(Part of a data file)
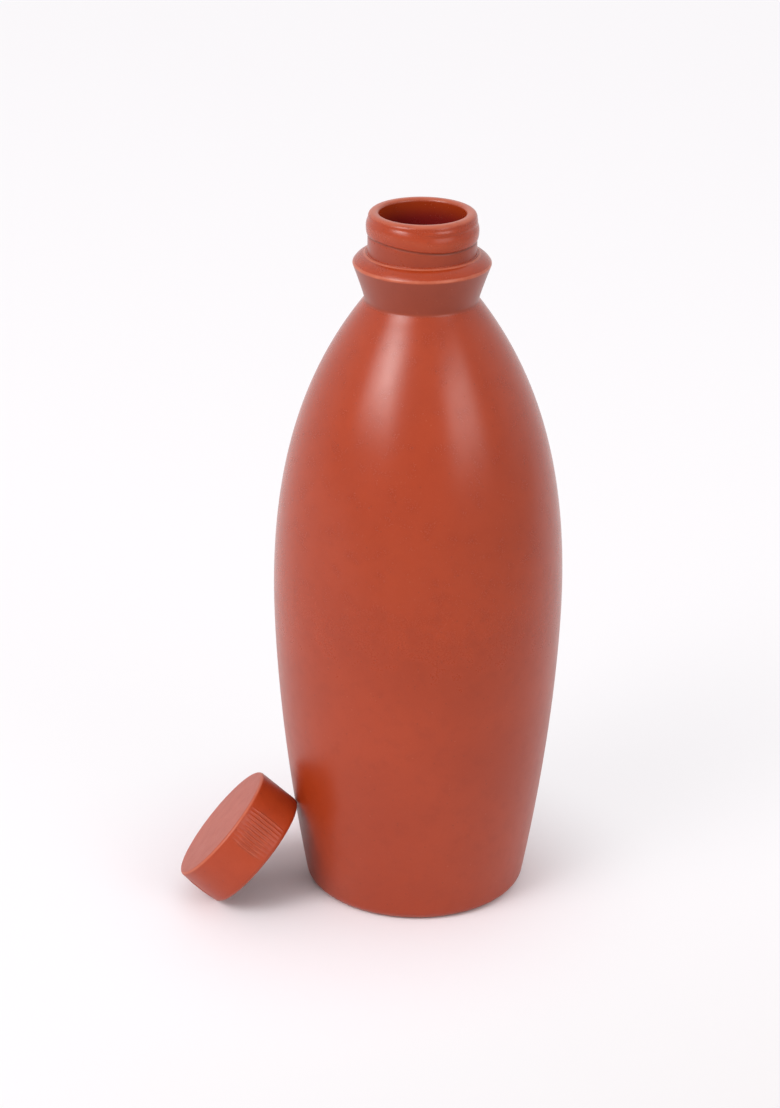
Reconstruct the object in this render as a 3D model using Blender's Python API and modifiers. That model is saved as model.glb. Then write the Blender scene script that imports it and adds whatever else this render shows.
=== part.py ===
"""Clay water bottle with its screw cap taken off and leaning against the flank.

Three pieces: a hollow slip-cast bottle with a soft screw thread on its neck, a clay screw cap with
finger ribs and an inner thread ridge, and the silicone sealing ring that sits under the cap's roof.
Metres, +Z up, origin at the centre of the bottle's foot. The viewer stands on the -Y side.
"""
import math

import bmesh
import bpy
from mathutils import Matrix, Vector

# Body of the bottle
BOTTLE_HEIGHT = 0.250
BELLY_RADIUS = 0.0507
BELLY_HEIGHT = 0.1126
FOOT_RADIUS = 0.0388
FOOT_ROUND = 0.004
FLANK_POWER = 1.72        # how soon the flank straightens on its way down to the foot
SHOULDER_SHARE = 0.275    # share of the steeper term in the shoulder's curve
SHOULDER_POWERS = (2.1, 4)  # the gentle term and the steeper one
WALL = 0.006
FLOOR = 0.007
FLOOR_ROUND = 0.008

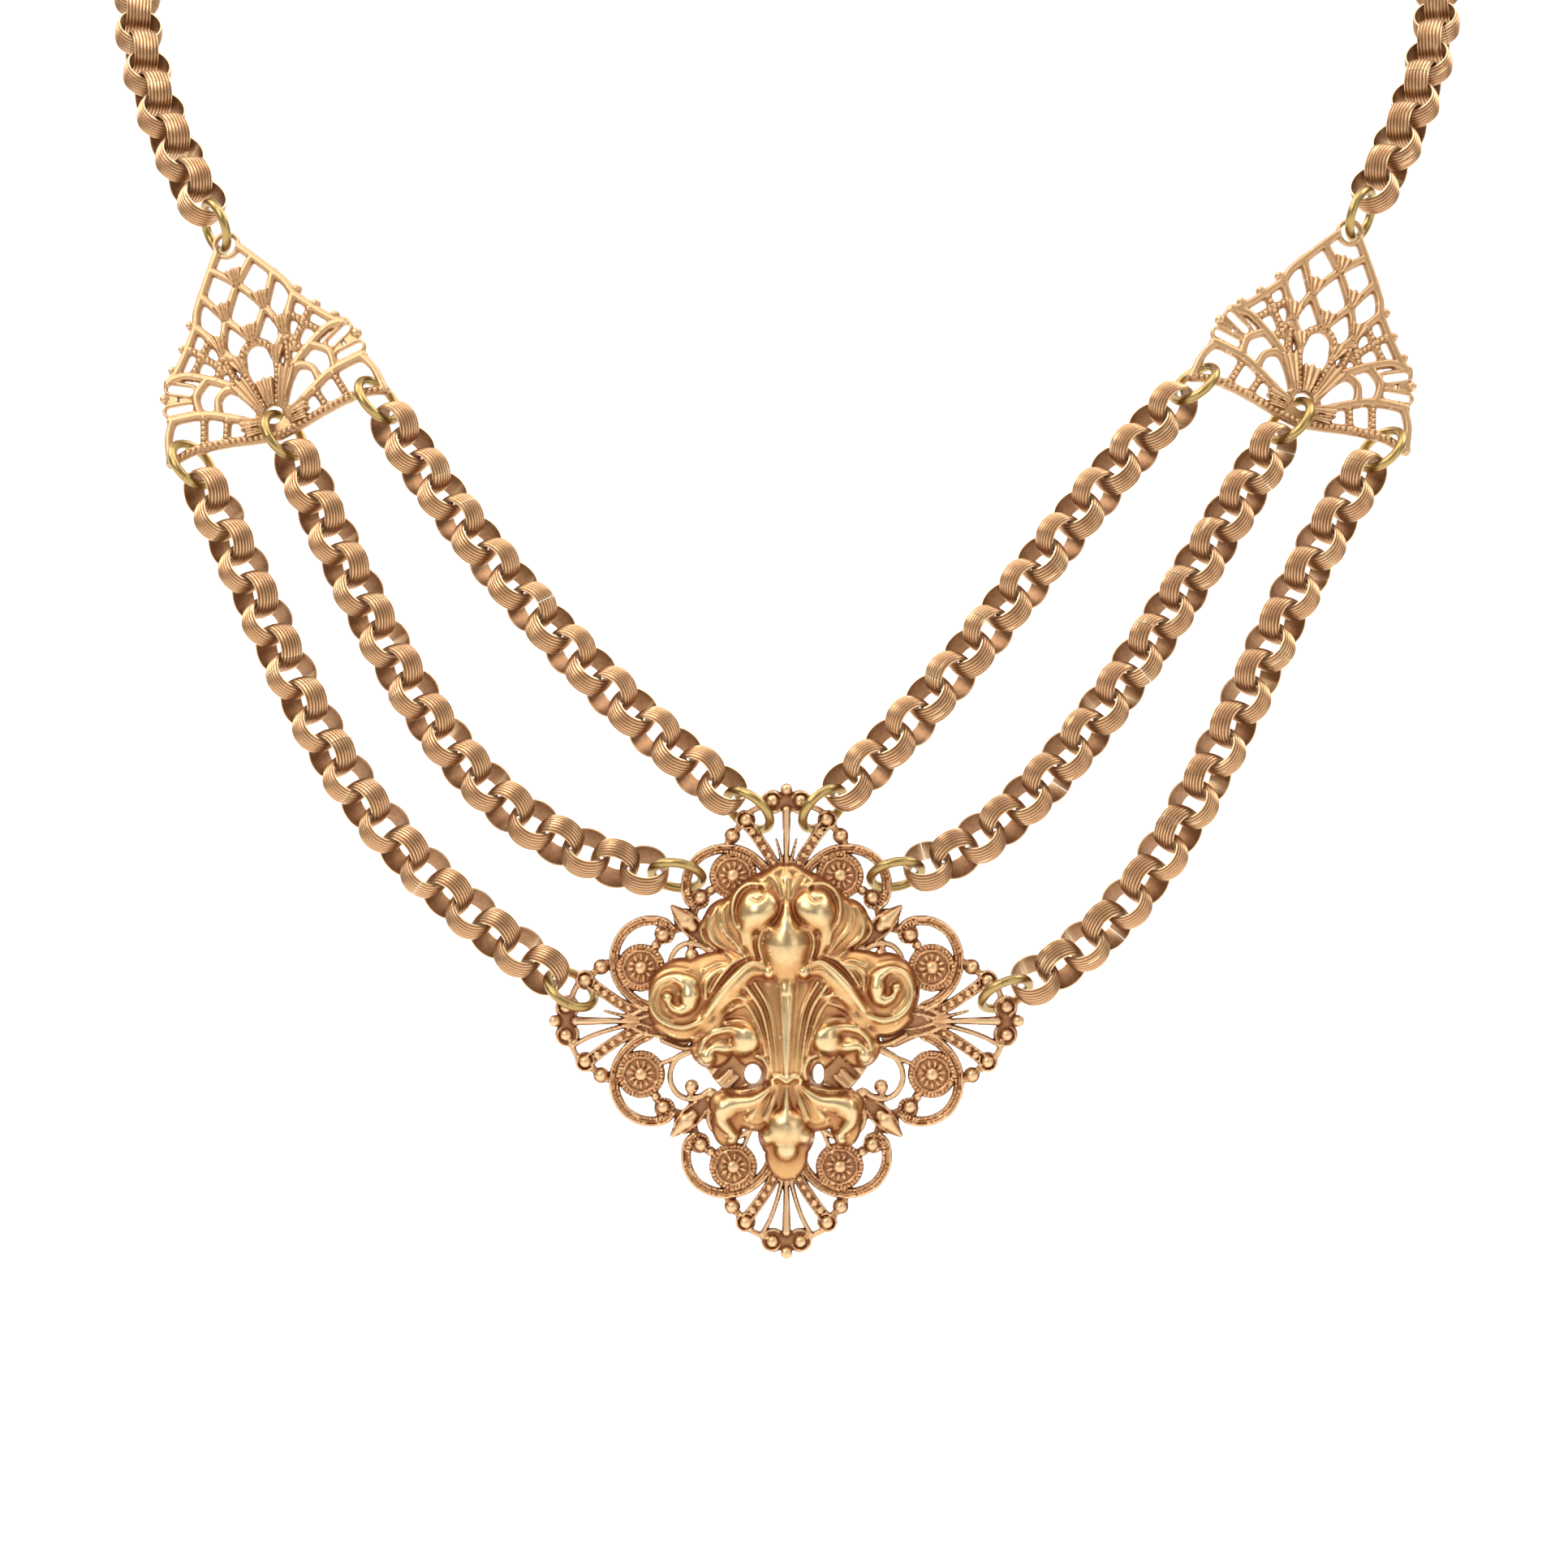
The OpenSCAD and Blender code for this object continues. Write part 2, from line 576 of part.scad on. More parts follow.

## The request
Write down all the entries again without a single difference.

## Exercise result
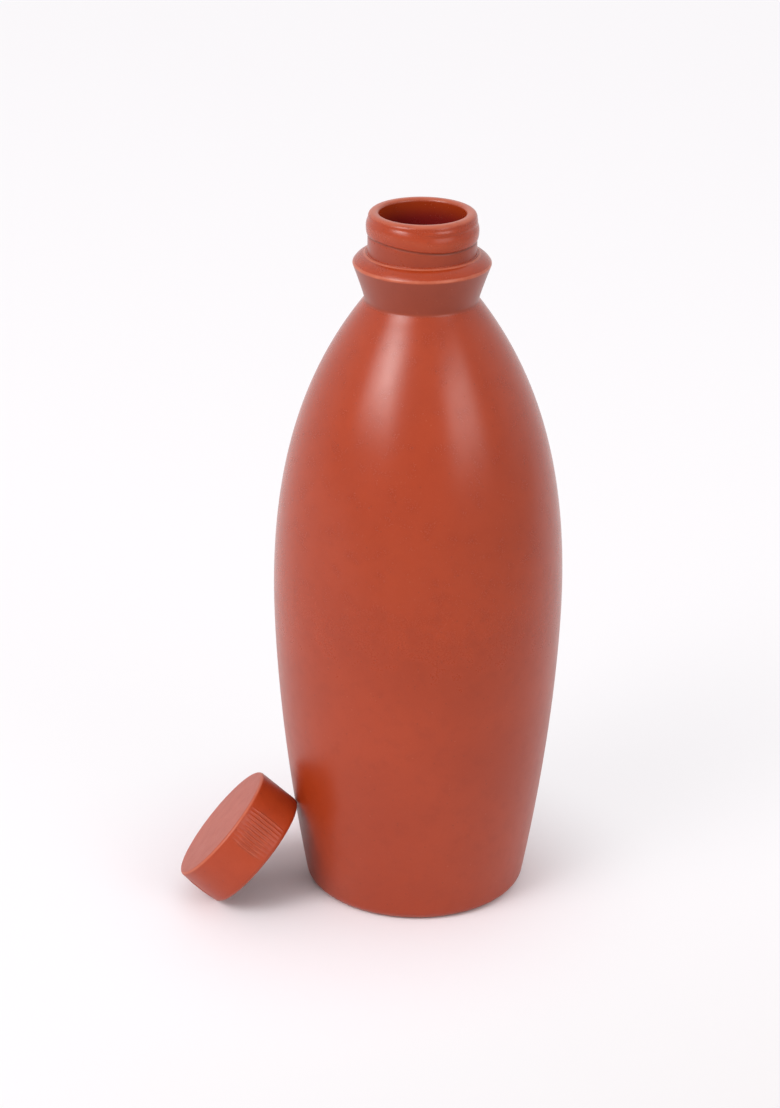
Reconstruct the object in this render as a 3D model using Blender's Python API and modifiers. That model is saved as model.glb. Then write the Blender scene script that imports it and adds whatever else this render shows.
=== part.py ===
"""Clay water bottle with its screw cap taken off and leaning against the flank.

Three pieces: a hollow slip-cast bottle with a soft screw thread on its neck, a clay screw cap with
finger ribs and an inner thread ridge, and the silicone sealing ring that sits under the cap's roof.
Metres, +Z up, origin at the centre of the bottle's foot. The viewer stands on the -Y side.
"""
import math

import bmesh
import bpy
from mathutils import Matrix, Vector

# Body of the bottle
BOTTLE_HEIGHT = 0.250
BELLY_RADIUS = 0.0507
BELLY_HEIGHT = 0.1126
FOOT_RADIUS = 0.0388
FOOT_ROUND = 0.004
FLANK_POWER = 1.72        # how soon the flank straightens on its way down to the foot
SHOULDER_SHARE = 0.275    # share of the steeper term in the shoulder's curve
SHOULDER_POWERS = (2.1, 4)  # the gentle term and the steeper one
WALL = 0.006
FLOOR = 0.007
FLOOR_ROUND = 0.008

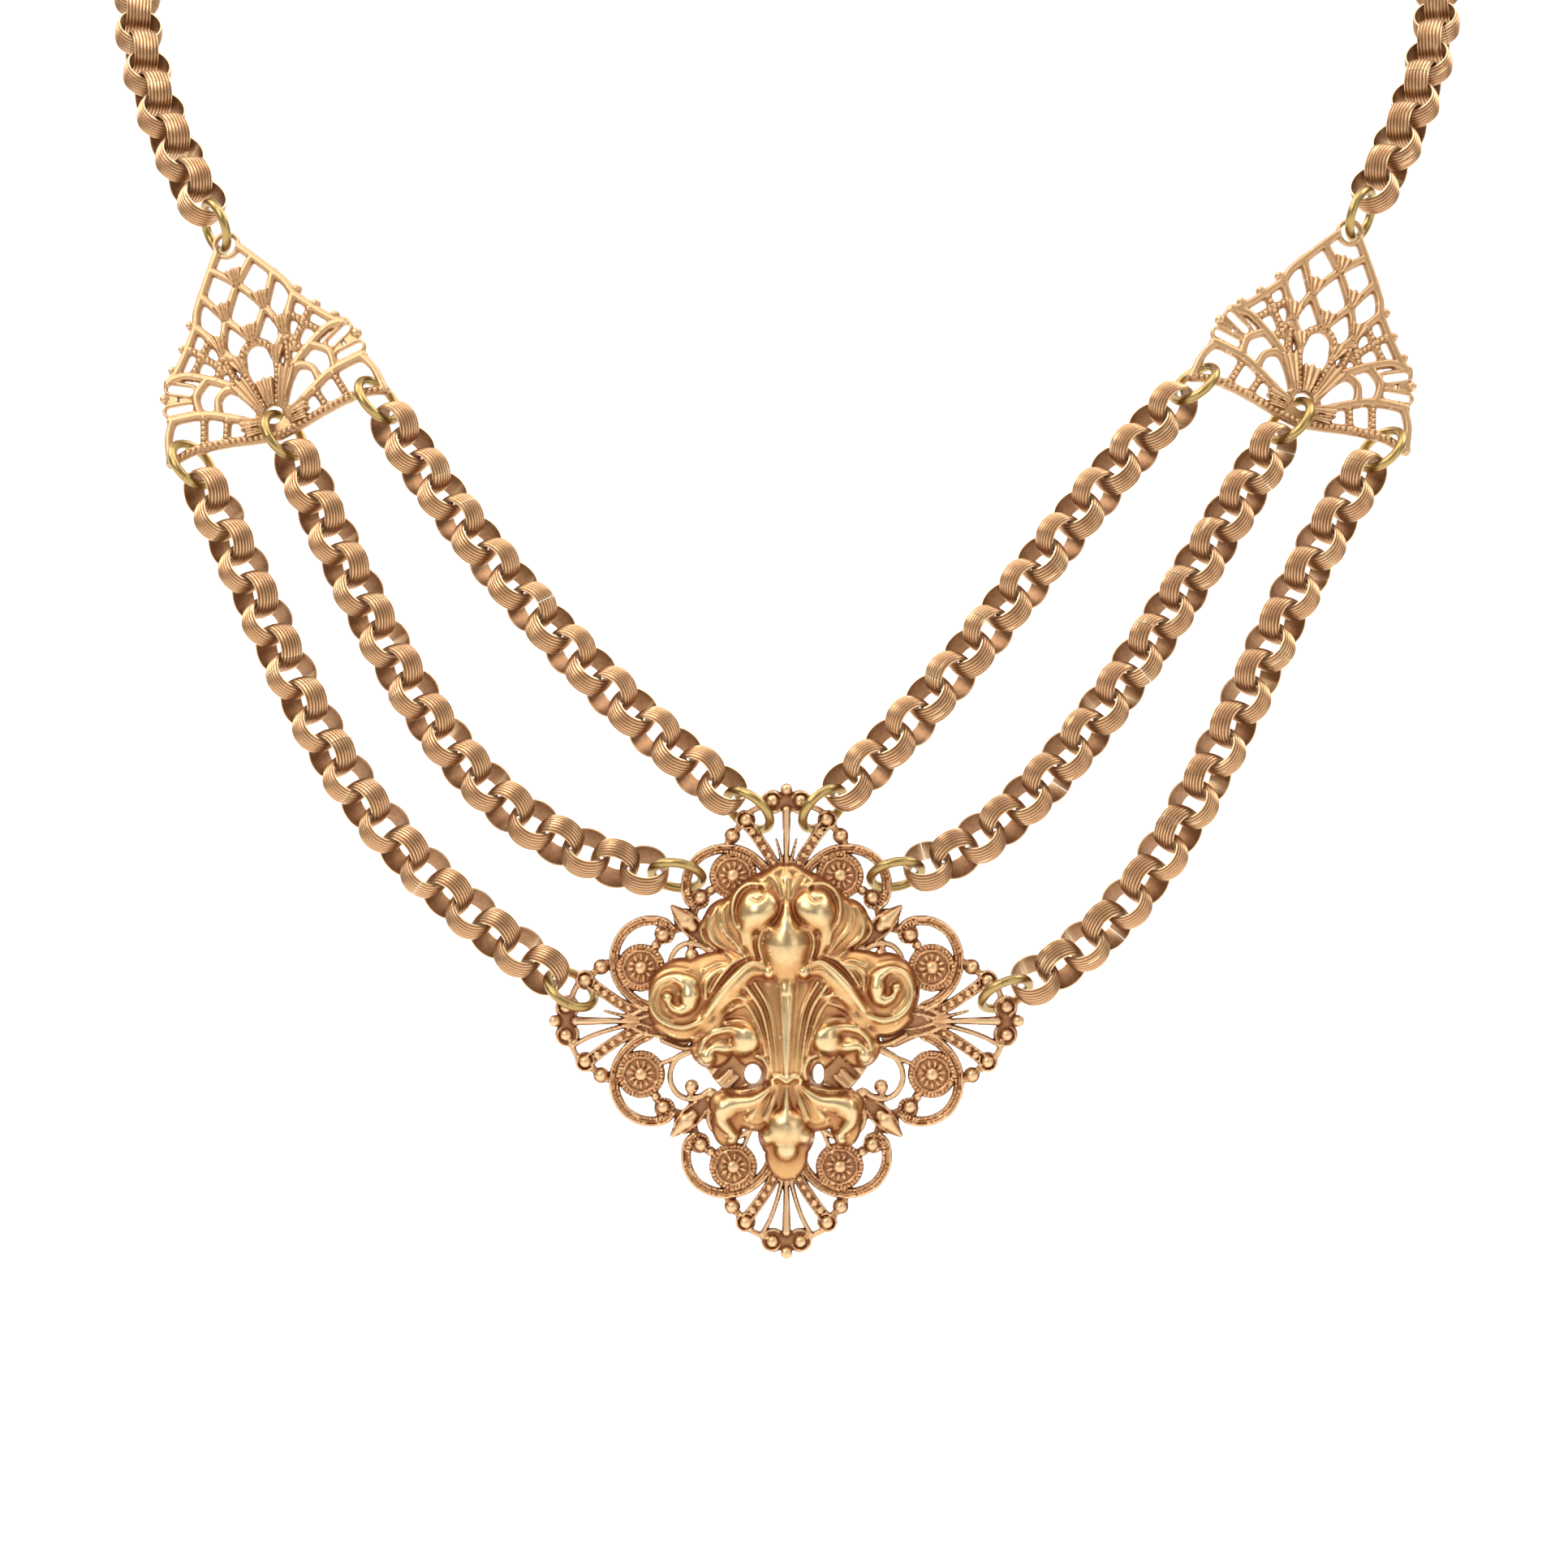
The OpenSCAD and Blender code for this object continues. Write part 2, from line 576 of part.scad on. More parts follow.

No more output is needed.